Rep. Don Turner, R-Milton, the House minority leader, said he welcomed the media campaign, but was unaware of it until VTDigger showed him the ad.

So a D.C.-based Republican organization is running generic ads for nameless candidates, and they didn’t even consult the House’s top Republican. Somehow I don’t think the Democrats are too worried about this. Oh wait, here’s a Democrat now:

It’s just like in 2012, when there was a single Republican donor spending approximately $1 million here in Vermont. The VTGOP is just trying to bankroll their way towards relevance. It’s not going to work. Vermonters have already made it clear that the right-wing agenda has no place in our state, and they will make it clear again on November 4th.
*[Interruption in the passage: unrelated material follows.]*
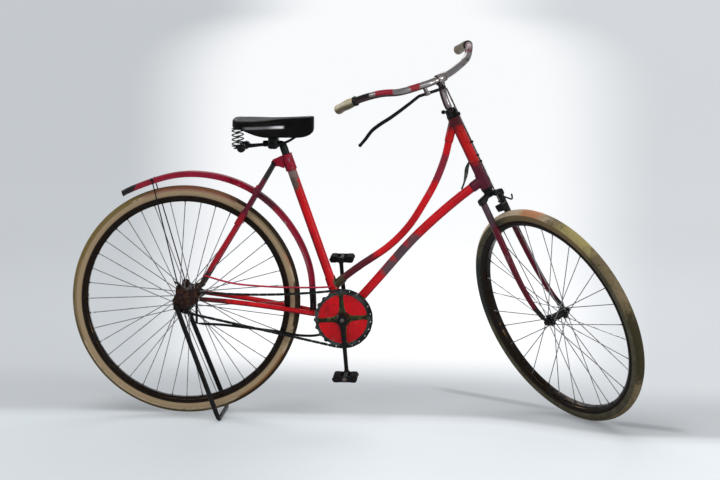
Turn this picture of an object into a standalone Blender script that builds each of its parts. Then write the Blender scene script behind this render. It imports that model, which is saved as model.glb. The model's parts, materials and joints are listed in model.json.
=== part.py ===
"""Loop-frame roadster bicycle, about 1910, standing on its rear stand.

Metres. The bicycle faces +X, its chain side is -Y, +Z is up and the floor is z = 0.
It is modelled with the rear axle above the origin, and its root empty then moves it so that
the bottom centre of its box is there. The front wheel is steered to the right, as it is parked.
"""

import math

import bmesh
import bpy
from mathutils import Matrix, Vector

# Fits
GAP = 0.0003            # between neighbouring solids
RUN = 0.0005            # running fit round an axle

# Wheels
TYRE_R = 0.3555         # outer radius of both tyres, 28 x 1 1/2
TYRE_HALF = 0.0185      # half width of a tyre
TYRE_DEEP = 0.0390      # from the rim's channel to the tread
TREAD_HALF = 0.0125     # half width of the tread
TREAD_FALL = 0.0045     # from the tread's middle to its edge
BEAD_HALF = 0.0120
WHEEL_STEPS = 36        # facets round a tyre and its rim
RIM_DEEP = 0.0105       # from the channel's floor to the inner crown
LIP_RISE = 0.0040       # lips above the channel's floor
RIM_FLANK = 0.0080      # foot of the rim's side above the inner crown
CROWN_HALF = 0.0085     # half width of the inner crown
RIM_HALF = 0.0165
RIM_WALL = 0.0020
RIM_SEAT = TYRE_R - TYRE_DEEP
RIM_LIP = RIM_SEAT + LIP_RISE
RIM_IN = RIM_SEAT - RIM_DEEP
SPOKE_R = 0.0012
SPOKE_SIDES = 3
CROSS = math.radians(58)        # a spoke's turn between hub and rim
LAY = 0.0015                    # half the space between crossing layers of spokes

REAR_Z = 0.3625         # height of the rear axle in the side view that the tables below are drawn in
REAR_SPOKES = 40
FRONT_SPOKES = 32

# Steering
HEAD = math.radians(64.2)       # head tube from the floor
STEER = math.radians(53.8)      # wheel turned to the right
RAKE = 0.0503                   # fork offset
AXIS_X = 1.1173                 # where the steering axis passes the hub's foot
FOOT_Z = 0.3211
HEAD_R = 0.0160
HEAD_LENGTH = 0.2320
STEERER_R = 0.0127
CROWN_ROOM = 0.0425             # from the tyre to the crown
CROWN_H = 0.0310
RACE_H = 0.0190                 # races between the crown and the head tube
CROWN_LOW = TYRE_R + CROWN_ROOM         # along the steering axis, up from the hub's foot
CROWN_TOP = CROWN_LOW + CROWN_H
HEAD_LOW = CROWN_TOP + RACE_H
HEAD_TOP = HEAD_LOW + HEAD_LENGTH

# Tubes of the frame
DOWN_R = 0.0140
LOOP_R = 0.0112
SEAT_R = 0.0140
POST_R = 0.0122
CHAIN_STAY_R = 0.0080
SEAT_STAY_R = 0.0075
LUG_WALL = 0.0022
SHELL_R = 0.0210                # bottom bracket shell
SHELL_HALF = 0.0340
SHELL_BORE = 0.0110

# Drive
PITCH = 0.0254
RING_TEETH = 22
COG_TEETH = 8
RING_WRAP = 12                  # chain pitches round the chainring
COG_WRAP = 4
STAY_ROOM = 0.1270              # from the tyre to the bottom bracket, about
RUN_LINKS = round((TYRE_R + STAY_ROOM) / PITCH)         # pitches in each straight run
CHAIN_Y = -0.0420
CHAIN_IN = 0.0028               # half the inner width
CHAIN_OUT = 0.0045              # half the outer width
CHAIN_H = 0.0033                # half the height of a link
BLOCK = 0.0040                  # half the length of a block
TOOTH_TOP = 0.0003              # tip of a tooth above the pitch line
TOOTH_FOOT = 0.0041             # root of a tooth below the pitch line
SAG = 0.0130                    # slack of the upper run
BB_DROP = 0.0462
CRANK = 0.1650
CRANK_TILT = math.radians(5.0)  # near crank forward of straight down
CRANK_Y = 0.0680                # middle of a crank arm

COG_HALF = CHAIN_IN - GAP       # half the thickness of the teeth
RING_PR = PITCH / (2 * math.sin(math.pi / RING_TEETH))
COG_PR = PITCH / (2 * math.sin(math.pi / COG_TEETH))
RING_END = math.pi / RING_TEETH * RING_WRAP     # half the wrapped angle
COG_END = math.pi / COG_TEETH * COG_WRAP

# Rear ends and stand
END_IN = 0.0600                 # inner face of the rear end plates
END_T = 0.0040
AXLE_R = 0.0048
STAND_R = 0.0062
STAND_PIN = (-0.0190, 0.3490)   # x, z
STAND_PIN_R = 0.0045
STAND_EYE_R = 0.0095
STAND_Y = 0.0735
STAND_FOOT = (0.1127, 0.0990)   # x, half width on the floor

# Axes of the steered pieces: forward, up the steering axis, to the right
UP = Vector((-math.cos(HEAD), 0, math.sin(HEAD)))
FWD = Vector((math.cos(STEER) * math.sin(HEAD), -math.sin(STEER), math.cos(STEER) * math.cos(HEAD)))
RIGHT = FWD.cross(UP)


FOOT = Vector((AXIS_X, 0, FOOT_Z))
REAR = Vector((0, 0, REAR_Z))
# the floor lies under the steered front wheel
LEAN = math.sqrt(1 - RIGHT.z ** 2)
FLOOR_Z = FOOT.z + RAKE * FWD.z - (TYRE_R - TYRE_HALF) * LEAN - TYRE_HALF
RUN_RISE = RING_PR * math.sin(RING_END) - COG_PR * math.sin(COG_END)
BB_DIST = (math.sqrt((RUN_LINKS * PITCH) ** 2 - RUN_RISE ** 2)
           - RING_PR * math.cos(RING_END) + COG_PR * math.cos(COG_END))
BB = Vector((math.sqrt(BB_DIST ** 2 - BB_DROP ** 2), 0, REAR_Z - BB_DROP))
SEAT_TOP = 0.5300               # along the seat tube, up from the bottom bracket
SEAT_DIR = Vector((-0.3361, 0, 0.9418)).normalized()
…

The RSLC is spending six figures on behalf of VTGOP candidates and that money comes directly from the Koch brothers and other insidious sources.

That’s from Ben Sarle, the VT Dems’ communications director. Now, naturally you’d expect him to say that. But the facts on the ground support his assertions. No matter what RSLC does, the Dems are extremely unlikely to lose more than a handful of legislative seats; it’s even possible that they’ll add a few to their outsized majorities.

But shed no tears for the RSLC. They’ve got money to burn, with a donor list that’s a Who’s Who of corporate America. In 2012 alone, RSLC spent some $39 million in state campaigns. So a lousy $142,000? That’s pocket change.

Oh, for your further entertainment, here’s the RSLC’s Top 20 donors for the year so far, according to the Center for Responsive Politics.

Screen Shot 2014-10-10 at 12.45.55 AM

Mmmm, delightful. Big Tobacco, Big Oil, Big Banking, Big Pharma. Big Telecom. Wal-Mart. Gambling. The US Chamber of Commerce. They’re all there.

Inclluding at least a couple of Bigs that have been generous to Governor Shumlin: Blue Cross/Blue Shield and Comcast.

Huh.

Say, Ben, perhaps you’d best tone down that talk about “insidious sources.”